Expensive cloud machines storage disk left idle   
We use some GCP/AWS machines for R&D and we often pause the machine when they are not in immediate use. This is because some GPU machines can cost significant amounts per hour. It was discovered that costs still accrue for the disk (storage) of the paused machines. Balancing the pausing of the machines with the ability to start them up quickly versus starting a cloud machine from scratch each time has no golden rule, but it is useful to be aware of.  
 
Challenging to maintain active communication with National Grid ESO  
Particularly high turnover at National Grid ESO forecasting team has affected communication on the project. This has evolved over the duration of the project, and more active and easier communication has been observed in the latter phase.  

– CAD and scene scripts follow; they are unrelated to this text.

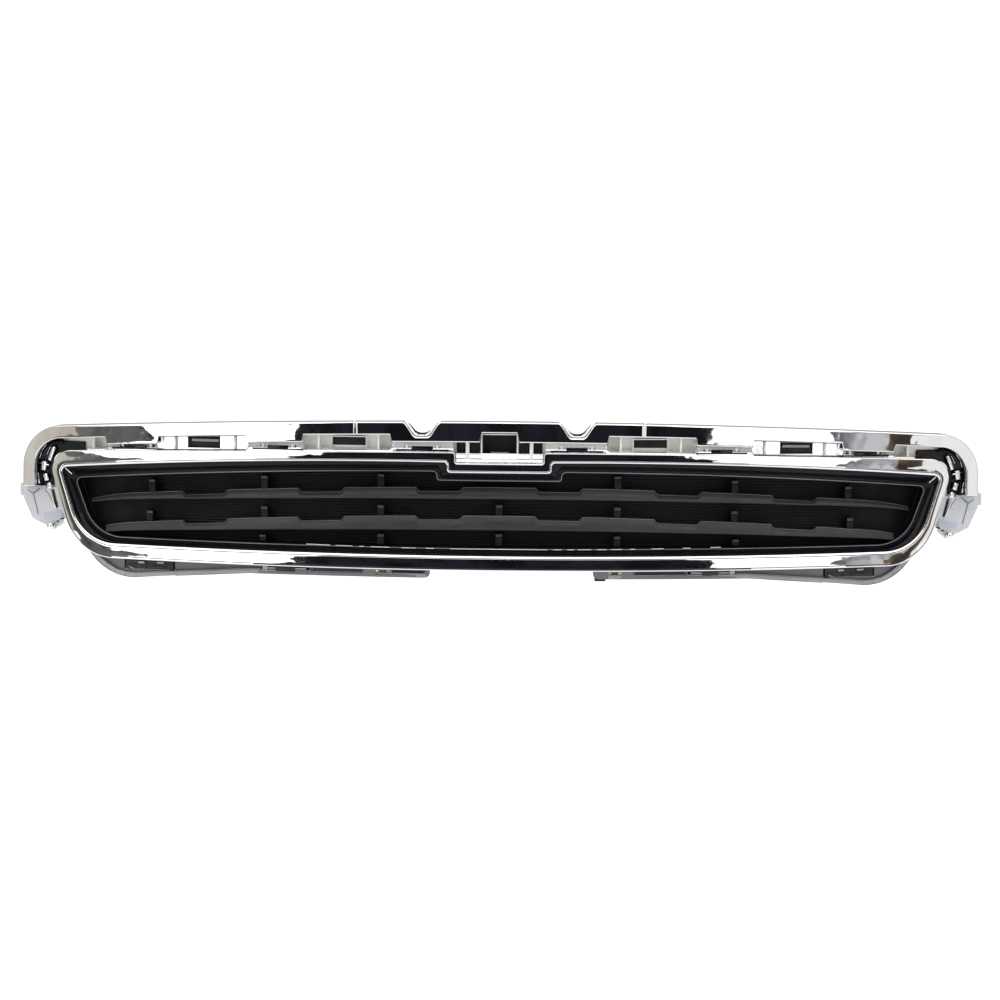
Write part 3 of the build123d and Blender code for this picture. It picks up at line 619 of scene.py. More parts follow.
class GRILLE_OT_ring(bpy.types.Operator):
    """Adds the chrome ring with rolled lips and its two fine grooves, their dark beads painted shade"""
    bl_idname = "grille.ring"
    bl_label = "Chrome ring"

    def execute(self, context):
        """Rows between the ring's two edges at a lipped profile, closed both ways.

        The upper and lower strips lean back with height, and the inner lip turns
        towards the opening, more steeply along the lower strip.  Each groove is a
        thin dark bead along a row of the ring's face, painted shade in the groove.
        """
        profile = spline([
            (0.0, 12.0), (0.0, 8.0), (0.0, 5.4), (0.006, 4.4), (0.025, 3.75), (0.055, 3.4),
            (0.1, 3.3), (0.2, 3.2), (0.35, 3.1), (0.5, 3.05), (0.65, 3.1), (0.77, 3.2),
            (0.795, 3.5), (0.81, 4.1), (0.825, 3.8), (0.835, 3.1), (0.85, 2.85), (0.88, 2.85),
            (0.91, 2.88), (0.945, 2.95), (0.965, 3.15), (0.99, 3.9), (1.0, 5.2), (1.0, 9.0),
            (1.0, 12.0)], 3)
        foremost, seat = 0.0001, 0.012
        outer, inner = ring_outer_loop(), ring_inner_loop()
        f = np.clip(profile[:, 0], 0, 1)
        flat = between(outer, inner, f)
        foot = smooth_step(-outer[:, 1], 0.060, 0.076)
        foot = foot * (1 - smooth_step(np.abs(outer[:, 0]), 0.42, 0.47))
        lip = np.clip(f[:, None] - 0.84, 0, 0.12) * 0.014 * (0.22 + 0.42 * foot[None])
        base = profile[:, 1][:, None] * MM
        shift = (ring_lean(flat[..., 1]) + lip) * np.clip((0.010 - base) / 0.004, 0, 1)
        points = onto_bow(flat, np.clip(base + shift, foremost, seat))
        piece("ring", "chrome_show", "chrome", points, "chrome_ring", flip=True, **HOOP)
        turn = full_turn(12)[:, None]
        low = smooth_step(-outer[:, 1], -0.010, 0.030)
        across = inner - outer
        across = across / np.hypot(*across.T)[:, None]
        # each groove's dark bead is painted shade along the groove
        for name, at, depth, radius in (("ring_groove", 0.812, 3.5, 0.42 + 0 * low),
                                        ("ring_foot_groove", 0.15, 3.3, 0.05 + 0.42 * low)):
            middle = outer * (1 - at) + inner * at
            flat = middle[None] + across[None] * (radius[None] * np.cos(turn) * MM)[..., None]
            depth = depth * MM + ring_lean(middle[:, 1])[None] + radius[None] * np.sin(turn) * MM
            piece(name, "chrome_black", "chrome", onto_bow(flat, np.maximum(depth, foremost)),
                  flip=True, **HOOP)
        return {"FINISHED"}


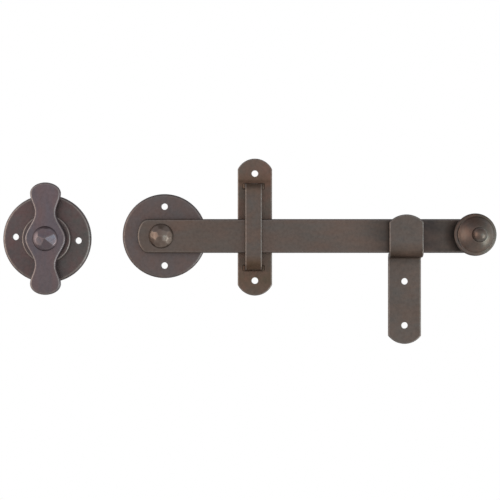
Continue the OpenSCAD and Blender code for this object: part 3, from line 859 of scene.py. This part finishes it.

Reproducibility on cloud vs local servers  
When results differ between the cloud and local services, it can be tricky to determine the cause. Verbose logging, saving intermediate data, and maintaining consistent package versions and setup on both machines helped. One particular bug involved results differing when multiple CPUs were used locally, but only one CPU was used in the cloud.  
  
Protection of production data  
Two environments in the cloud, “development” and “production,” are maintained to protect the “production” data. This setup allowed developers to access the “development” environment, where changes do not affect the live service. Although maintaining two environments increases costs, it is considered worthwhile.  
  
Probabilistic forecasts  
Some unreleased open-source packages were used to implement one of the probabilistic forecasts. The advantage of using this code before its release is noted, but it also means more thorough checks for bugs are required, which can take more time.